The command starts an HTTP server on 127.0.0.1 at a random port and opens a browser tab pointing at it. Everything runs on your machine — the GUI never sends configuration over the network.

  • Add a connector — browse the full registry of ~50 SaaS APIs, databases, and cloud-storage backends, fill in credentials, and save to ~/.dinobase/config.yaml.
  • Custom REST connector — point Dinobase at any REST API; the GUI writes a YAML connector under ~/.dinobase/connectors/.
  • MCP servers — add stdio, SSE, or streamable-HTTP MCP servers; the server’s tools become queryable via dinobase mcp call and, for no-arg tools, auto-sync into DuckDB tables.
  • Browse the MCP registry — click Browse MCP registry… to pull the list of reference servers from the official modelcontextprotocol/servers repo, enter any required env vars (API keys, paths, etc.), and install one with a single click. The generated YAML is written to ~/.dinobase/connectors/<name>.yaml just like a hand-added MCP server.
  • Disconnect a connector — remove any configured connector with one click.
Terminal window
dinobase setup --port 7777 # bind a specific port instead of random
dinobase setup --no-browser # print the URL but don't open a browser

The server stops on Ctrl+C or when you click the Quit setup button in the GUI.
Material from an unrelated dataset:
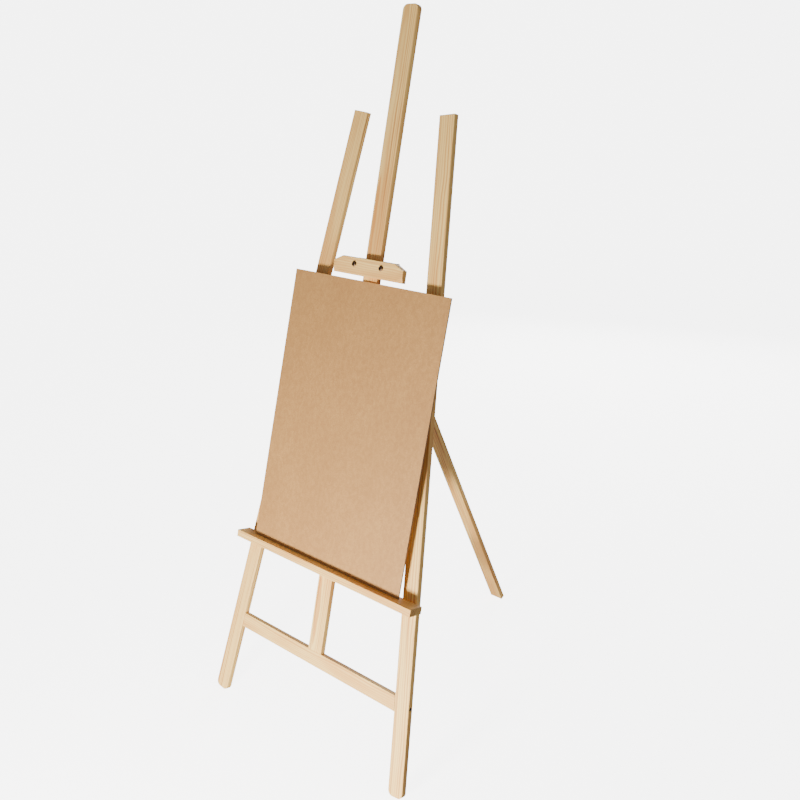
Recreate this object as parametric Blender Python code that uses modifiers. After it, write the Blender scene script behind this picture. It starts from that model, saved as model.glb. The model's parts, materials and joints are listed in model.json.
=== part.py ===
"""A wooden artist easel, standing open with a drawing board on its shelf.

The front frame is built upright in its own axes (x across, y to the back, z up the frame) under one
empty, which leans it back. The mast, the rear leg and the two sliding fittings each have an empty of
their own, so that every moving piece hangs from the axis it moves on.
"""

import math

import bmesh
import bpy
from mathutils import Matrix, Vector

GAP = 0.0003  # between pieces that touch
EDGE = 0.0012  # eased edges of the timber

# front frame
FRAME_LEAN = math.radians(17.1)
LEG_SPLAY = math.radians(6.83)
FOOT_SPACING = 0.642  # between the legs' centre lines at the floor
LEG_LENGTH = 1.580
LEG_WIDTH = 0.043
LEG_THICKNESS = 0.015
FOOT_RADIUS = 0.0135
LOWER_RAIL_HEIGHT = 0.0382
LOWER_RAIL_TOP = 0.2359
UPPER_RAIL_HEIGHT = 0.060
UPPER_RAIL_TOP = 1.165

# mast
MAST_WIDTH = 0.0455
MAST_THICKNESS = 0.015
MAST_LENGTH = 1.570
MAST_RADIUS = 0.0125
MAST_PROUD = 0.002  # in front of the lower rail
MAST_TILT = math.radians(1.04)  # forward of the legs
DOWEL_RADIUS = 0.004
DOWEL_LENGTH = 0.040

# rear leg and its hinge
OPENING = math.radians(41.3)
REAR_LEG_WIDTH = 0.041
REAR_LEG_THICKNESS = 0.015
REAR_LEG_TOP = UPPER_RAIL_TOP - 0.0185  # where its front face meets the back of the rail
KNUCKLE_RADIUS = 0.0029
PIN_RADIUS = 0.0015
RUNNING_FIT = 0.0001
LEAF_WIDTH = 0.038
LEAF_LENGTH = 0.025
LEAF_THICKNESS = 0.0012
LEAF_SCREW_SPACING = 0.022
LEAF_SCREW_DROP = 0.016  # from the pin to the screws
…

Set DINOBASE_SETUP_UI_DIR=/path/to/ui to serve a directory directly from disk, with no network and no caching. The version pill shows UI dev (dev).

The CLI (dinobase add, dinobase auth, dinobase connector create) still works for agent workflows, scripts, and headless environments. The GUI is for humans who’d rather point-and-click than remember flag names.